An improvement in the consumer outlook for October squares with the IHS’s Flash PMI release from last week that ticked up to a three-month high. Combined with initial jobless claims that have declined for four consecutive weeks, this paints a picture of the recovery picking up speed into the fourth quarter. Growth in the third quarter may have disappointed, but the economy is putting its best foot forward heading into the end of the year.

Canada – The Bank of Canada Signals Earlier Rate Hike

The marquee event this week was the much-anticipated Bank of Canada rate announcement. With inflation running hot and indications that supply chain disruptions will prove longer lasting, markets have shifted expectations for policy rate hikes forward in recent months, placing an even greater focus on this week’s communication.

In the event, the Bank struck a hawkish tone. It ended its quantitative easing program, moving into a reinvestment phase, and pulled forward the timing of when it expects the output gap to close. From a previous expectation of the second half of 2022, it now expects economic slack to be absorbed “sometime in the middle quarters of 2022.” Relative to the Bank’s July’s projection, supply disruptions were deemed to weigh more heavily on the economy’s productive capacity, resulting in an earlier closure of the output gap possible despite lower expectations for economic growth in 2021 and 2022.

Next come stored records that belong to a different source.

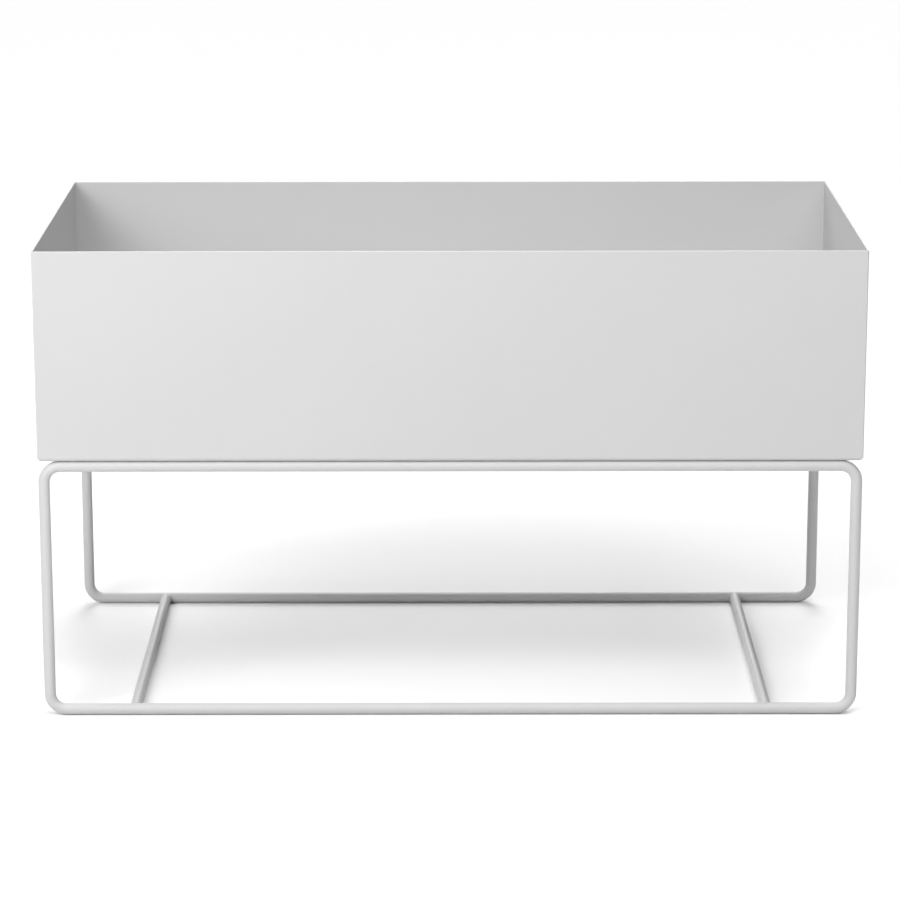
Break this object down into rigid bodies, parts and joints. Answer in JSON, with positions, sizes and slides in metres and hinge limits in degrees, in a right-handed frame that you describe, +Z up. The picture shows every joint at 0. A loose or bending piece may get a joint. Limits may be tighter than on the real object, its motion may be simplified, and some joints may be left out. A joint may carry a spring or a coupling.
{
  "type": "raised planter",
  "caption": "Rectangular folded-steel planter box, open at the top, bolted onto a low stand of bent and welded round bar with looped legs and floor-level crossbars.",
  "frame": {"origin": "middle of the footprint, on the surface that the planter stands on", "axes": "+X along the width, to the right as seen from the front; +Y from front to back; +Z up"},
  "size_m": [0.8, 0.4, 0.465],
  "materials": {
    "box_powder_coat": "light grey powder coat, matt, with a fine even texture",
    "stand_powder_coat": "light grey powder coat, matt to satin, with a fine even texture",
    "copper_flashed_steel": "thin copper flash on mild steel weld studs",
    "zinc_plated_steel": "bright zinc plate",
    "nylon": "natural nylon"
  },
  "bodies": {
    "root": {"planter_box": "box_powder_coat", "front_loop": "stand_powder_coat", "rear_loop": "stand_powder_coat", "lower_crossbar_left": "stand_powder_coat", "lower_crossbar_right": "stand_powder_coat", "upper_crossbar_left": "stand_powder_coat", "upper_crossbar_right": "stand_powder_coat", "corner_plate_front_left": "stand_powder_coat", "corner_plate_front_right": "stand_powder_coat", "corner_plate_rear_left": "stand_powder_coat", "corner_plate_rear_right": "stand_powder_coat", "weld_studs": "copper_flashed_steel", "plate_washers": "zinc_plated_steel", "lock_nuts": "zinc_plated_steel", "nut_rings": "nylon"}
  },
  "joints": []
}
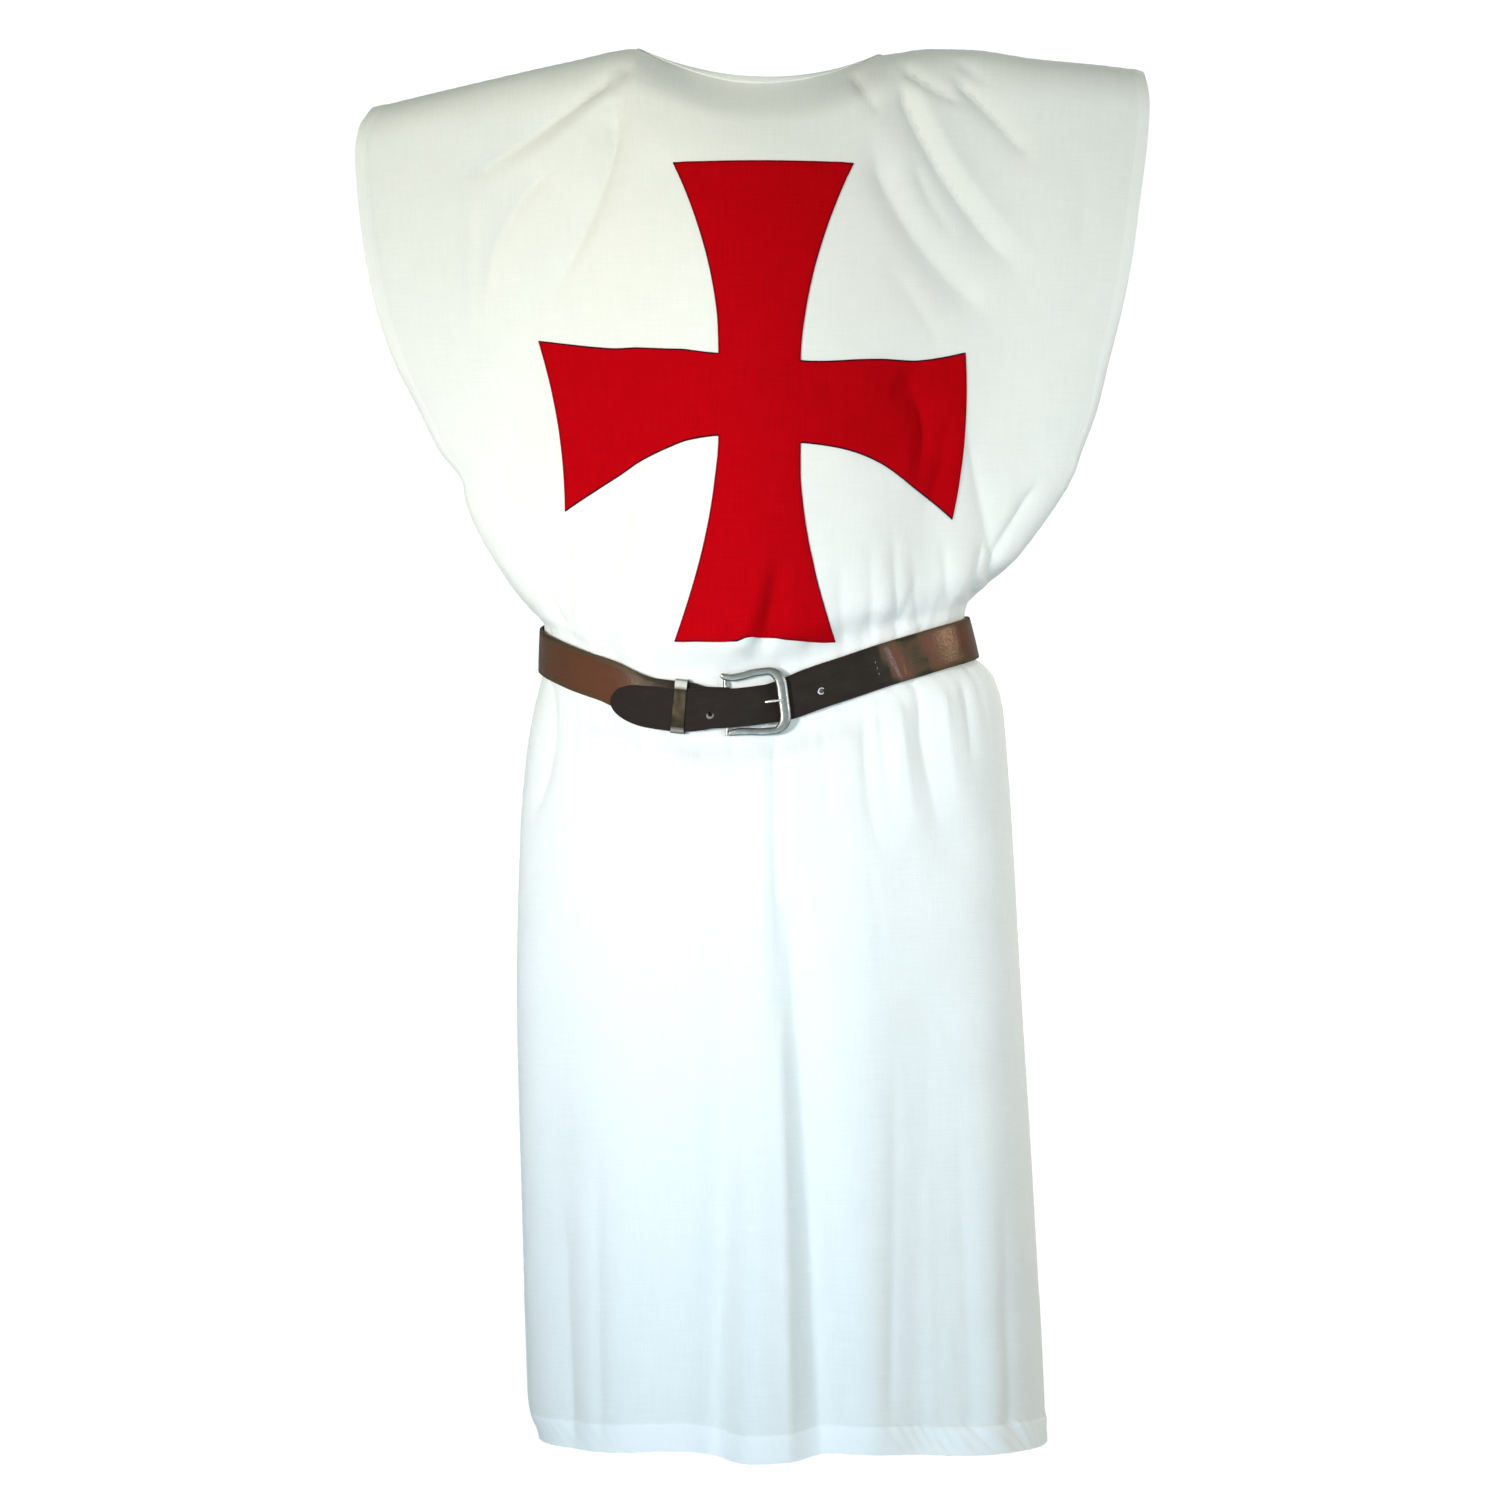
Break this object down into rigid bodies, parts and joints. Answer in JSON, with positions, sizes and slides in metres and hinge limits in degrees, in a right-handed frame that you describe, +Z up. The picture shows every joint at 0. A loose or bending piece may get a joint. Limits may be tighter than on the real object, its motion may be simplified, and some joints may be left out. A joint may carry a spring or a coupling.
{
  "type": "medieval surcoat",
  "caption": "Sleeveless knee-length cotton surcoat with wide shoulders, open armholes, a flared cross sewn on the chest and a buckled leather belt.",
  "frame": {"origin": "midway between the neck ends of the two shoulder seams, where a wearer's shoulders carry the garment", "axes": "+Z is up, the front faces -Y, and +X is the right of someone looking at the front"},
  "size_m": [0.7082, 0.3292, 1.2521],
  "materials": {
    "white_cotton": "matt plain weave",
    "red_cotton": "matt plain weave",
    "brown_leather": "smooth, waxed",
    "silver_metal": "polished, lightly worn"
  },
  "bodies": {
    "root": {"front_panel": "white_cotton", "back_panel": "white_cotton", "neck_binding_front": "white_cotton", "neck_binding_back": "white_cotton", "cross_applique": "red_cotton", "belt_strap": "brown_leather", "buckle_frame": "silver_metal", "buckle_prong": "silver_metal", "belt_keeper": "silver_metal"}
  },
  "joints": []
}
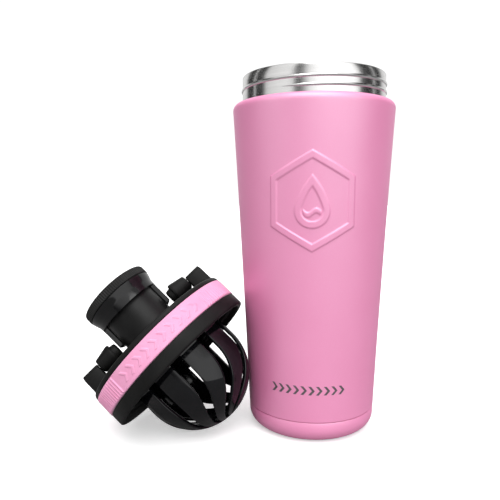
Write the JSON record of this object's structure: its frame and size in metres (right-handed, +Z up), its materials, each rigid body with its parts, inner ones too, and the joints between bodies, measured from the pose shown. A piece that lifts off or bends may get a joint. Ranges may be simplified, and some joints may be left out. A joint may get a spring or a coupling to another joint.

Those changes were accompanied with the significant upgrade to the inflation outlook, with prices now expected to grow by 3.4% in 2021 and 2022 (up from 3.0% and 3.4% pace in July). Inflation has surprised on the upside in recent months, and surveys of inflation expectations suggest that consumers and businesses alike are expecting higher inflation in the near-term. This week’s CFIB Business Barometer survey echoed this. Small businesses planned to increase their prices by 3.9% in the next twelve months, marking an all-time high for the survey (Chart 1). Encouragingly, longer-term inflation expectations so far remain anchored and wage growth is still modest. Nonetheless, the Bank is keeping its eyes on “inflation expectations and labour costs to ensure that the temporary forces pushing up prices do not become embedded in ongoing inflation.”

An earlier closing of the output gap combined with a higher inflation profile opens the door to an earlier liftoff in the policy rate. We expect the Bank of Canada to raise rates three times next year, starting in the second quarter, taking the overnight rate to 1% by the end of 2022. Removing monetary stimulus as the economy continues to recover makes sense. Still, the last leg of the recovery could be challenging. As the Bank acknowledges, there is significant uncertainly when excess slack will be fully absorbed.

Indeed, this week’s monthly GDP report implies a wider starting point for the output gap than the Bank had assumed. Growth in August was healthy at 0.4% month-over-month, but the flash estimate for September showed no growth in the month (Chart 2). Taken together, this puts GDP on track to rise by just 2.0% annualized in Q3, well below the 5.5% forecasted gain in this week’s Monetary Policy Report. Activity could well be made up in the fourth quarter and early next year as economic reopening continues. As long the recovery continues, interest rates will continue to head higher.